- **SUPPLIED DATA**:
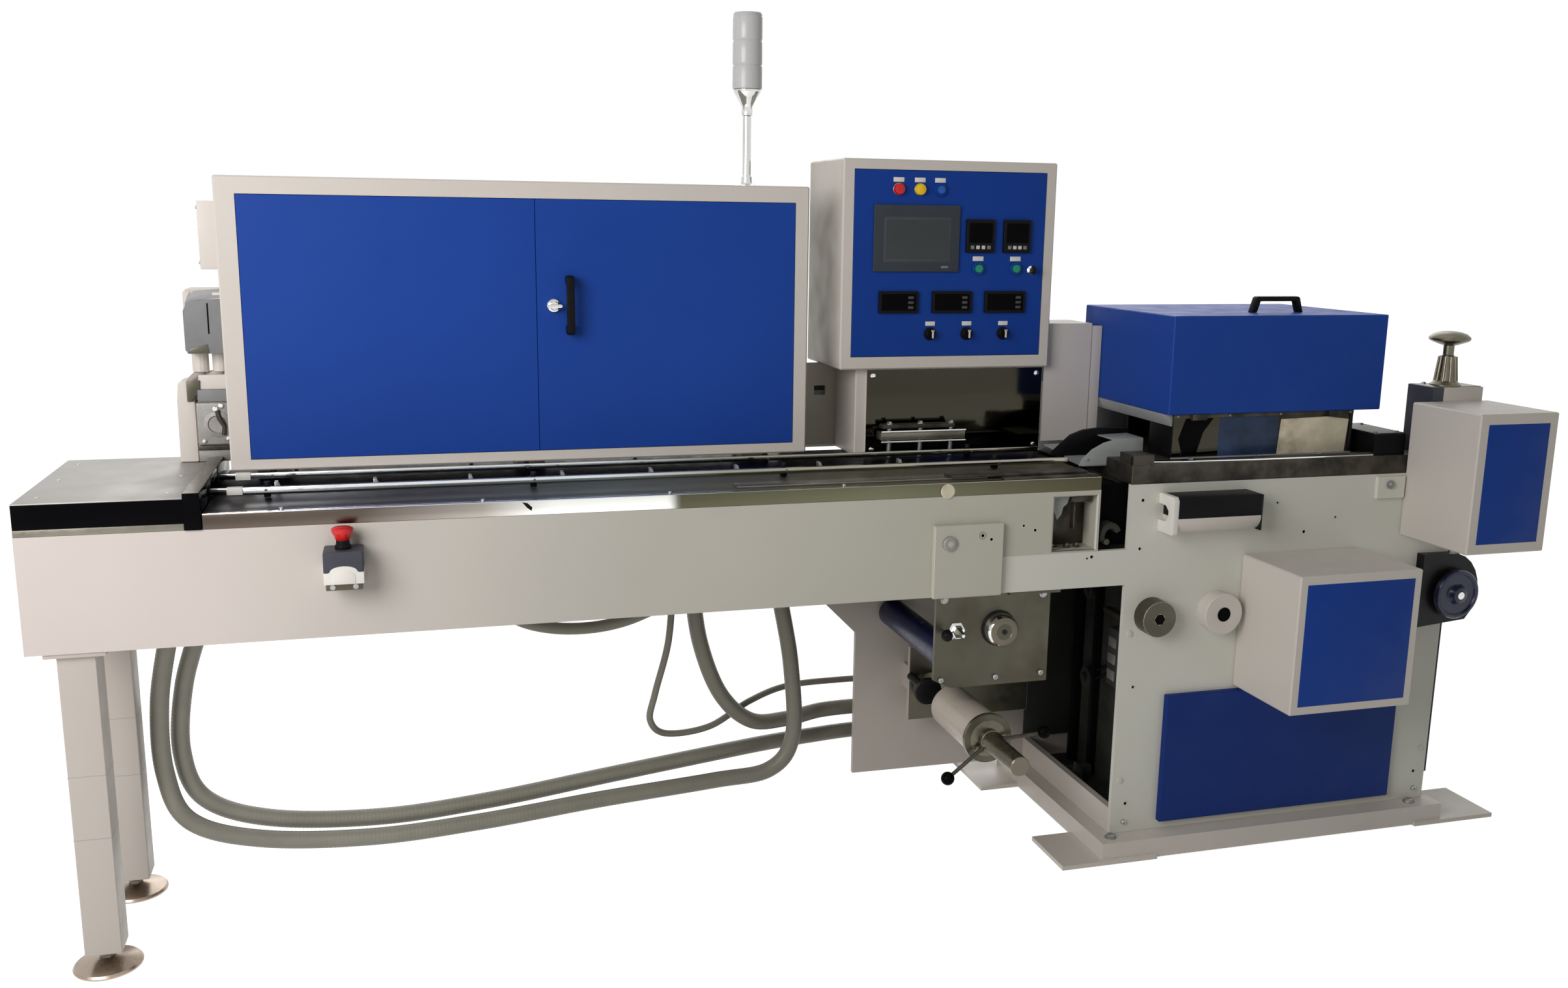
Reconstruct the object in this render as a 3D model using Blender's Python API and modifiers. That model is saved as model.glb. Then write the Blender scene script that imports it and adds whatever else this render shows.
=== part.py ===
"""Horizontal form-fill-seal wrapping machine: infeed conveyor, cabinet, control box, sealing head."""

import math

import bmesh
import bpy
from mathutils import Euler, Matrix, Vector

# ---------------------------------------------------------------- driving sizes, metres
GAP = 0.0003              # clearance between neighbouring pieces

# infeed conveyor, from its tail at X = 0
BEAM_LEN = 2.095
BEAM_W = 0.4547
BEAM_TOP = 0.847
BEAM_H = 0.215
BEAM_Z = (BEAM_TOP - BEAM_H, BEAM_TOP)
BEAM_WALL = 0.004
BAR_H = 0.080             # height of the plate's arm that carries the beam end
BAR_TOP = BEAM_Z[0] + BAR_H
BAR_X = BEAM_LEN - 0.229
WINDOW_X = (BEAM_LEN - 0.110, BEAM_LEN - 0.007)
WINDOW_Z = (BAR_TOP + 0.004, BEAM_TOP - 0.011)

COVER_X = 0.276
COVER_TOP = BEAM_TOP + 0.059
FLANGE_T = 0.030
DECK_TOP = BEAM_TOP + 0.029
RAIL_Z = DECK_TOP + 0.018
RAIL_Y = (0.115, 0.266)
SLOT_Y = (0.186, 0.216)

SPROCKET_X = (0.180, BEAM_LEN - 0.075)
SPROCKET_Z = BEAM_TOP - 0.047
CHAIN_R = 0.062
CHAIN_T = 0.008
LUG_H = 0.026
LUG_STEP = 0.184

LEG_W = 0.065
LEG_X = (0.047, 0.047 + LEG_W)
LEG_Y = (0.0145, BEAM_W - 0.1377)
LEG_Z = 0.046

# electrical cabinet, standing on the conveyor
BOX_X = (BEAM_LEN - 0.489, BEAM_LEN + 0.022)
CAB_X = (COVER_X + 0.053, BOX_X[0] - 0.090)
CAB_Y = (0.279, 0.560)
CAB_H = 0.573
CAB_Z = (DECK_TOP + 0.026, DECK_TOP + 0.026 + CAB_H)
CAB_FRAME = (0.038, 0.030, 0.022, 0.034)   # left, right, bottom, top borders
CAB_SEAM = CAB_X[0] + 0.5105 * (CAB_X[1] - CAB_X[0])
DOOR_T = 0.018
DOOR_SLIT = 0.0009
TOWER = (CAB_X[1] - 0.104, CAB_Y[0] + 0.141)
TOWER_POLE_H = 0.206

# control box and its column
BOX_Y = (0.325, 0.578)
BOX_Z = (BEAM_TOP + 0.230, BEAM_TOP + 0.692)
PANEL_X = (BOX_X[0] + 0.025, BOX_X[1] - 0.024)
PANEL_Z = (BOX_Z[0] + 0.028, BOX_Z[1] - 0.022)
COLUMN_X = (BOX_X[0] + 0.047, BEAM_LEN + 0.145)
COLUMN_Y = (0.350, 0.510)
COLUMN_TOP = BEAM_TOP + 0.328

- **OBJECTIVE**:
Which lines in the listing above hold the word "that"? Show each of them.

- **THE SOLUTION**:
Reconstruct the object in this render as a 3D model using Blender's Python API and modifiers. That model is saved as model.glb. Then write the Blender scene script that imports it and adds whatever else this render shows.
BAR_H = 0.080             # height of the plate's arm that carries the beam end